• [Problem to work on] List each line of the data that holds the string "with", please.

[Modeling code records]
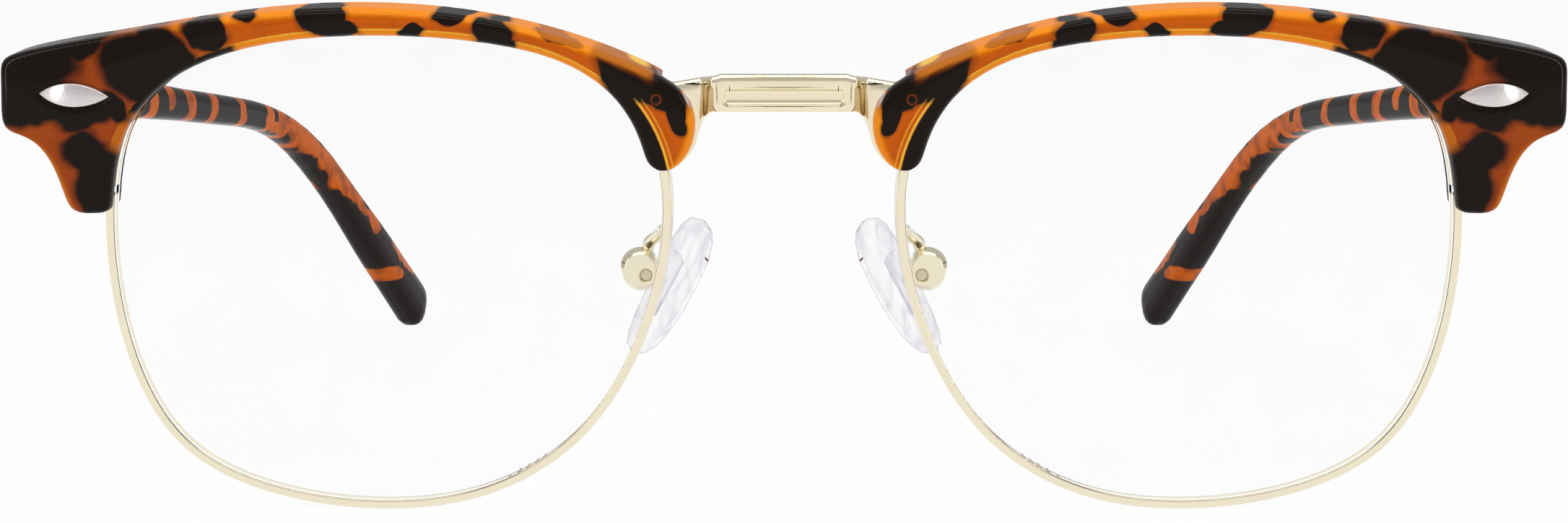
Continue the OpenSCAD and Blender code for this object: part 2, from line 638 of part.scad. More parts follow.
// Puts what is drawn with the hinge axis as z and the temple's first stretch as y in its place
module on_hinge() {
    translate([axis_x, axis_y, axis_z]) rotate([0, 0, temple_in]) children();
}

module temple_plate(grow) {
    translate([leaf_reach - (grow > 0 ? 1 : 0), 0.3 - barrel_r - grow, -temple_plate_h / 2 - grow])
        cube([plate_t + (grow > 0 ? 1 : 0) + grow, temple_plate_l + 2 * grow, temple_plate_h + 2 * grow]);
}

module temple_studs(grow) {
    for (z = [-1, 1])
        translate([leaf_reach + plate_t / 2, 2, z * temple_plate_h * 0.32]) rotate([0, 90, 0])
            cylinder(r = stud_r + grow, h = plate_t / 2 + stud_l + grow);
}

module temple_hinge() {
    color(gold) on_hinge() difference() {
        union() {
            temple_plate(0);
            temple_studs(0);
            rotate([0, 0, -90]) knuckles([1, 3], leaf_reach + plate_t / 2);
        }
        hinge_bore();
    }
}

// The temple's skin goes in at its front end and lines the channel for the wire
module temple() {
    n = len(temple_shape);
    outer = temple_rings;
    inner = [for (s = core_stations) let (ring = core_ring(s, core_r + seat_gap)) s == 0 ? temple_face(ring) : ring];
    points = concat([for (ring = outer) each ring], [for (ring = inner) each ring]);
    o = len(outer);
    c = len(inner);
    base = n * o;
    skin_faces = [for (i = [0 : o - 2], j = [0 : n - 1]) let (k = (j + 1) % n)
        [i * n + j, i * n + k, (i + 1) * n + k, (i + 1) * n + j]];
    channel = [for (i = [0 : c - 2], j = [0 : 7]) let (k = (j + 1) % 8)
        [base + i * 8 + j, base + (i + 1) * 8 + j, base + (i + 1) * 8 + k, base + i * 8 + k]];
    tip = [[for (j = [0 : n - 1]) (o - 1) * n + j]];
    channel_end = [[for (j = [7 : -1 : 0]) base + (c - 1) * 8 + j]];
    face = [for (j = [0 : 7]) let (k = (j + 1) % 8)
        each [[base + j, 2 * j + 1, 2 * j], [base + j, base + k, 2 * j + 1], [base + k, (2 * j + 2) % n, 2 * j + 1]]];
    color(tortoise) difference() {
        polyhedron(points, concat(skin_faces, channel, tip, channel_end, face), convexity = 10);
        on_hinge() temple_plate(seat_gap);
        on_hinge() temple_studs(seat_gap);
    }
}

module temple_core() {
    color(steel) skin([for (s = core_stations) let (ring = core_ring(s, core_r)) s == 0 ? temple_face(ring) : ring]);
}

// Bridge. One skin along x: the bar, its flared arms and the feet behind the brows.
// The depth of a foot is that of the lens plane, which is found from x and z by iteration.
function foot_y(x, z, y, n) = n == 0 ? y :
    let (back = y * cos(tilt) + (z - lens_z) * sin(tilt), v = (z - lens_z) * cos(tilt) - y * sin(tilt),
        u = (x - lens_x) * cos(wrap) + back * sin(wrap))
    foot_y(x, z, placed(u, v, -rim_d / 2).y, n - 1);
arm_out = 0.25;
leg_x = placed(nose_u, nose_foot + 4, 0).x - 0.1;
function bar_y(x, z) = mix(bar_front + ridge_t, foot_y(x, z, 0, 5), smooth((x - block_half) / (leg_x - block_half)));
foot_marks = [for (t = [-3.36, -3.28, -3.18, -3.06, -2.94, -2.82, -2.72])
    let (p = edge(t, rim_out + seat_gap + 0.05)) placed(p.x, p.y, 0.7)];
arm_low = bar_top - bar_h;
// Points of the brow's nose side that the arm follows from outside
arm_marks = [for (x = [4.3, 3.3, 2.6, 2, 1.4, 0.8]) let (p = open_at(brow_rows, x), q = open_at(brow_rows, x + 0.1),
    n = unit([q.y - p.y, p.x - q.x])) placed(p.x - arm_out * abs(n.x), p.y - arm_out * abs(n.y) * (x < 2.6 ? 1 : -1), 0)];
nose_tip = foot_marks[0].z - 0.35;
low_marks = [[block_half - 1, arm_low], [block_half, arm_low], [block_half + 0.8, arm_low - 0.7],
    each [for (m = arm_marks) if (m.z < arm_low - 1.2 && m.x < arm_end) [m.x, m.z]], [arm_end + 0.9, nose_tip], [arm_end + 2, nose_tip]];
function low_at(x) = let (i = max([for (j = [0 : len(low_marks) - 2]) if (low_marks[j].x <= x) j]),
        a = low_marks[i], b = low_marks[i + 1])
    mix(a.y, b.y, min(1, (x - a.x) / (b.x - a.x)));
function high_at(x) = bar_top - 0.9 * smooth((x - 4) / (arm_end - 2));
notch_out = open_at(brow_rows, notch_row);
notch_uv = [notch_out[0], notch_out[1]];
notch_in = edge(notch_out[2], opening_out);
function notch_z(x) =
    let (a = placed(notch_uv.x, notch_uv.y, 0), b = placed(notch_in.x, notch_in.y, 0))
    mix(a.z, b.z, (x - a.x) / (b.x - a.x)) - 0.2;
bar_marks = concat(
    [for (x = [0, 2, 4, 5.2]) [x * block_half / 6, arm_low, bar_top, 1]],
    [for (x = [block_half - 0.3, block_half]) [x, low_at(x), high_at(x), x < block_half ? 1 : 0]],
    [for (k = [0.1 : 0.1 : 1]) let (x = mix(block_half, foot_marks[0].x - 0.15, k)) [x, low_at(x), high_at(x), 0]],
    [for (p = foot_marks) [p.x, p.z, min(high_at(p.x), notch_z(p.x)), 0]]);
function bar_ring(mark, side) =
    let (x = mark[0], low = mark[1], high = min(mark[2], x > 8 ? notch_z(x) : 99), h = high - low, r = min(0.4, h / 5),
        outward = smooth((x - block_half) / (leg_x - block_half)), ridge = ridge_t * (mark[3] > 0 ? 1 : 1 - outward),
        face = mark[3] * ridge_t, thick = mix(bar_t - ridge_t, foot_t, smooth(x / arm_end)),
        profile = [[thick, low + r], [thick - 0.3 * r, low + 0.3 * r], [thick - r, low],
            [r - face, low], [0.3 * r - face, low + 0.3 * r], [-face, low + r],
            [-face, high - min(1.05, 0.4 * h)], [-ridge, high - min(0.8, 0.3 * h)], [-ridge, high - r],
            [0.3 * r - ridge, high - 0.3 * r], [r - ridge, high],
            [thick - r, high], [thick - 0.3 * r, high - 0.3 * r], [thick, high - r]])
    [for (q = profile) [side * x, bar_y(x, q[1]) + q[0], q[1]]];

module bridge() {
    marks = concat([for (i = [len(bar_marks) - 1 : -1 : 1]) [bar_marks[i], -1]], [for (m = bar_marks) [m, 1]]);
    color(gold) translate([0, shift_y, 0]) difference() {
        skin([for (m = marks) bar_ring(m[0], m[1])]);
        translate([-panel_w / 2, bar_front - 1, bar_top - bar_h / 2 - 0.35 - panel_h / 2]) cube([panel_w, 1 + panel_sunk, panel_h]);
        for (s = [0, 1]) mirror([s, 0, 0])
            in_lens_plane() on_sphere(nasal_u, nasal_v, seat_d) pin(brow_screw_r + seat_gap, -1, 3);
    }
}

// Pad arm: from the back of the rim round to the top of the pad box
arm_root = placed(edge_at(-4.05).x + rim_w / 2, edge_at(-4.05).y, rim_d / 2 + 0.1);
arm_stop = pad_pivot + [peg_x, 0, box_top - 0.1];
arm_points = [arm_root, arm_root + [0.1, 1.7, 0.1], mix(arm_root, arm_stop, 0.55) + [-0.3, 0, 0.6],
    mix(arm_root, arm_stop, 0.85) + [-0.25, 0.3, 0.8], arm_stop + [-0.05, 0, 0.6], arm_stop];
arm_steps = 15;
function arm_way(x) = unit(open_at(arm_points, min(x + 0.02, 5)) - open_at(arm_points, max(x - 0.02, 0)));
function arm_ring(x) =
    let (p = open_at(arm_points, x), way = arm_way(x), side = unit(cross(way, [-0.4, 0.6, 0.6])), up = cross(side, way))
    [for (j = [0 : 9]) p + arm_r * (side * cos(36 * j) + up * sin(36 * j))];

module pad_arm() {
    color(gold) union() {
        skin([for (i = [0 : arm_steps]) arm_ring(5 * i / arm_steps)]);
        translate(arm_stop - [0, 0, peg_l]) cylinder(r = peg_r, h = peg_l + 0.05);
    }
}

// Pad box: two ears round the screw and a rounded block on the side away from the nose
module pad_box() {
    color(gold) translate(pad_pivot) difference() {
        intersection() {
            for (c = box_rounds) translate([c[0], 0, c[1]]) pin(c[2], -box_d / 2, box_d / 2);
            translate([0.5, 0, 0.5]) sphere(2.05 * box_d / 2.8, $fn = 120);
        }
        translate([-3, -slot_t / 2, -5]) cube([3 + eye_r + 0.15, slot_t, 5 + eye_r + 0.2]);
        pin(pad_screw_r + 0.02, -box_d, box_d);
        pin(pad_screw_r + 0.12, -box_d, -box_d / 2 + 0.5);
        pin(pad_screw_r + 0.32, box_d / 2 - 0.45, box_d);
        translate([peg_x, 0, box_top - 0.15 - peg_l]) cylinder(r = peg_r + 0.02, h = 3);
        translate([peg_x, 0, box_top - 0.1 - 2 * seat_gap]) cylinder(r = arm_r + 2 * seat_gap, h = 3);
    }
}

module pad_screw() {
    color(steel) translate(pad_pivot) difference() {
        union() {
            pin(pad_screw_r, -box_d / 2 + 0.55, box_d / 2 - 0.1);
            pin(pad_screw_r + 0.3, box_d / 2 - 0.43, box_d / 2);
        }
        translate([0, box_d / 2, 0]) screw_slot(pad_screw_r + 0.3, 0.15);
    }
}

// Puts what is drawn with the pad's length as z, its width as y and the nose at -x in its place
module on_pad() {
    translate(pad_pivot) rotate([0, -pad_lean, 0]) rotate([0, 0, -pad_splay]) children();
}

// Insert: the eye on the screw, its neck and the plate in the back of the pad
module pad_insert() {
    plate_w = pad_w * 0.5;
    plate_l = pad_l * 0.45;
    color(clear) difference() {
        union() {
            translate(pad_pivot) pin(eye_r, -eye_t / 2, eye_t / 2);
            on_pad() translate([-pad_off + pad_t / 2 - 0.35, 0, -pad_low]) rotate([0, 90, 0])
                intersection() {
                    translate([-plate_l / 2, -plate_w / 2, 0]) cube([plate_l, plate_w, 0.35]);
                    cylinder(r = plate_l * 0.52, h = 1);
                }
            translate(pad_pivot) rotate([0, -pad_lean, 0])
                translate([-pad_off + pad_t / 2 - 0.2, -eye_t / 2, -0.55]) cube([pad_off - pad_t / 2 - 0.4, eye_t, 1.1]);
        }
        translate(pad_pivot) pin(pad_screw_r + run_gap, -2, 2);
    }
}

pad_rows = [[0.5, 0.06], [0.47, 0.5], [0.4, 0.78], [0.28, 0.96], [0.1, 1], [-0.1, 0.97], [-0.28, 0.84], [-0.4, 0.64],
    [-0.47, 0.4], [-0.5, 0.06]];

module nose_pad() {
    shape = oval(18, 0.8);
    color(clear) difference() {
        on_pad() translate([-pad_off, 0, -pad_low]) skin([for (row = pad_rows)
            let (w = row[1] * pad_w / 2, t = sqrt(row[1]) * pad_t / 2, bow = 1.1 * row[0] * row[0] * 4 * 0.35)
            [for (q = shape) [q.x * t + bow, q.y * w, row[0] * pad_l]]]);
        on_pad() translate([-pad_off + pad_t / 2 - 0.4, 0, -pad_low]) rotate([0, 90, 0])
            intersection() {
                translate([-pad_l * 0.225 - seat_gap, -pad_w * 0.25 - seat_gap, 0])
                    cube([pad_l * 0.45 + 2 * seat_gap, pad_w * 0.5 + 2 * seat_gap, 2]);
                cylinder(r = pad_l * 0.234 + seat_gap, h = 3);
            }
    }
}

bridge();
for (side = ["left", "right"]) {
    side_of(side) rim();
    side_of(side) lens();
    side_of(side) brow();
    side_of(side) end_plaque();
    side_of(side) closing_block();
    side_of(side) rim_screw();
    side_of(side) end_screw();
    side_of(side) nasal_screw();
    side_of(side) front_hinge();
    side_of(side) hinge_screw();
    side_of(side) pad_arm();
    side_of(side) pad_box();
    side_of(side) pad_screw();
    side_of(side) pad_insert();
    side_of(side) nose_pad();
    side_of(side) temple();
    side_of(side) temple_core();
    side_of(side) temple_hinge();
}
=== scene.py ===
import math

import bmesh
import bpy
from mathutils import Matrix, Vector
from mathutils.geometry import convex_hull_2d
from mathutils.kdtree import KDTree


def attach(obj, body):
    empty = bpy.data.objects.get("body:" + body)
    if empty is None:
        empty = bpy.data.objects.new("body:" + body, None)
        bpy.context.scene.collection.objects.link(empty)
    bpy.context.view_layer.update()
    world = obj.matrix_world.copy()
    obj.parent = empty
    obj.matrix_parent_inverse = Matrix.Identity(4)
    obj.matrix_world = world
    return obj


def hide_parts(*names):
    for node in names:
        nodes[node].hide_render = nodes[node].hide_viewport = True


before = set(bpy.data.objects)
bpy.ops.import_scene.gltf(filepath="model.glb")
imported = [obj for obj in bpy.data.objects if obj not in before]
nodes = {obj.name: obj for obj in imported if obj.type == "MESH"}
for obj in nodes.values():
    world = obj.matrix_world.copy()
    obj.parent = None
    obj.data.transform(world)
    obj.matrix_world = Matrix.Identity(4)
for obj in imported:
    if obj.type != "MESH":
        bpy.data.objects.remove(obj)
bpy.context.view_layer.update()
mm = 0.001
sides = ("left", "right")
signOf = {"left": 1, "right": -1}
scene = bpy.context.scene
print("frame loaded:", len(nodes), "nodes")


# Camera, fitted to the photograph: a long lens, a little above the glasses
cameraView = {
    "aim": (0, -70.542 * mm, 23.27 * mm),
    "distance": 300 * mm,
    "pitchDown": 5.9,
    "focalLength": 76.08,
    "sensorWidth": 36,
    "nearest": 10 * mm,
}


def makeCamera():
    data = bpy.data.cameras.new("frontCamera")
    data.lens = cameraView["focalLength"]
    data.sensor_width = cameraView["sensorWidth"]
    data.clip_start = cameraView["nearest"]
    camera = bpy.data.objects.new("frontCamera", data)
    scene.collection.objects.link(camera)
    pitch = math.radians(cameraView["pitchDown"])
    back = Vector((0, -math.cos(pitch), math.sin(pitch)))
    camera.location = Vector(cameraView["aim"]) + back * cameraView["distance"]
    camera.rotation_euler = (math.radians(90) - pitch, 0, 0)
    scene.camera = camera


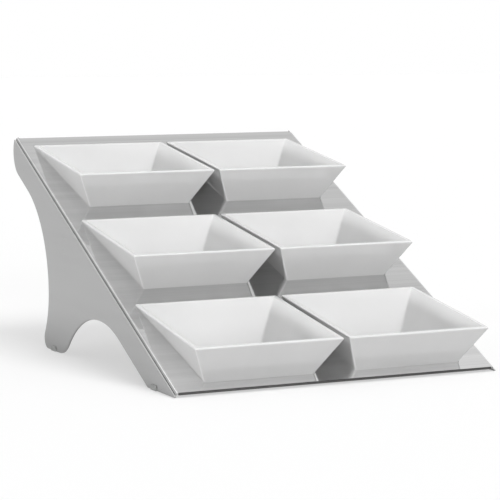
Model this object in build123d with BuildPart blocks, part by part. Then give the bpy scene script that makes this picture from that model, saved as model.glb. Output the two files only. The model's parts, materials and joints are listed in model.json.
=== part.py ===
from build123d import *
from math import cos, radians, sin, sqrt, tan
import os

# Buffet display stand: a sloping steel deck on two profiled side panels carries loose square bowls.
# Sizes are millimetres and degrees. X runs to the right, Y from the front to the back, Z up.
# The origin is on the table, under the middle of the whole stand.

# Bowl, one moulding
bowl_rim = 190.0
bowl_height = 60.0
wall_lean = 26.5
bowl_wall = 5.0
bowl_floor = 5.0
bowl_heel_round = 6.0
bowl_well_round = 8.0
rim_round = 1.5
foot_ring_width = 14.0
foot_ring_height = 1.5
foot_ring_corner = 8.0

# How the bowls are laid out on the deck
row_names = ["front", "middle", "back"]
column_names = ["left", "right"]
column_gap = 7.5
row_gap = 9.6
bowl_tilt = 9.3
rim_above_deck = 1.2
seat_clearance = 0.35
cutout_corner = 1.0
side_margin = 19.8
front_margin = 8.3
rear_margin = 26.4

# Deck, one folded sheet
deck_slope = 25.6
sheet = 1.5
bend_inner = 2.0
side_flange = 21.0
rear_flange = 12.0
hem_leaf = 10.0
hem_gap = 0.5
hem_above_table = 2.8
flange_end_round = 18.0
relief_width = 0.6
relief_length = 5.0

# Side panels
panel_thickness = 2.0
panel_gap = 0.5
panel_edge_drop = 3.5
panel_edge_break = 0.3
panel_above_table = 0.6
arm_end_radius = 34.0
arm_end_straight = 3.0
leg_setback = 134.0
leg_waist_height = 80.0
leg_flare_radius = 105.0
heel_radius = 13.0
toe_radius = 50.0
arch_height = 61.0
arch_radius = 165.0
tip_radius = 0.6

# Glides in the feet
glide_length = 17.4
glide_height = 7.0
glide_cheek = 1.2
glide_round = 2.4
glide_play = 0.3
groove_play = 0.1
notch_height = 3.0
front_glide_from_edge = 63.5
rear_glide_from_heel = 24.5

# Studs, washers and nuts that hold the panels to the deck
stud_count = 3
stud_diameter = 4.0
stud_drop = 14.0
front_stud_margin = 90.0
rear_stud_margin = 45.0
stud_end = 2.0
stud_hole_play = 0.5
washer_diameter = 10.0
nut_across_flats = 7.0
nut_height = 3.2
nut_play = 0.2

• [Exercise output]
// Puts what is drawn with the hinge axis as z and the temple's first stretch as y in its place
// Puts what is drawn with the pad's length as z, its width as y and the nose at -x in its place
Model this object in build123d with BuildPart blocks, part by part. Then give the bpy scene script that makes this picture from that model, saved as model.glb. Output the two files only. The model's parts, materials and joints are listed in model.json.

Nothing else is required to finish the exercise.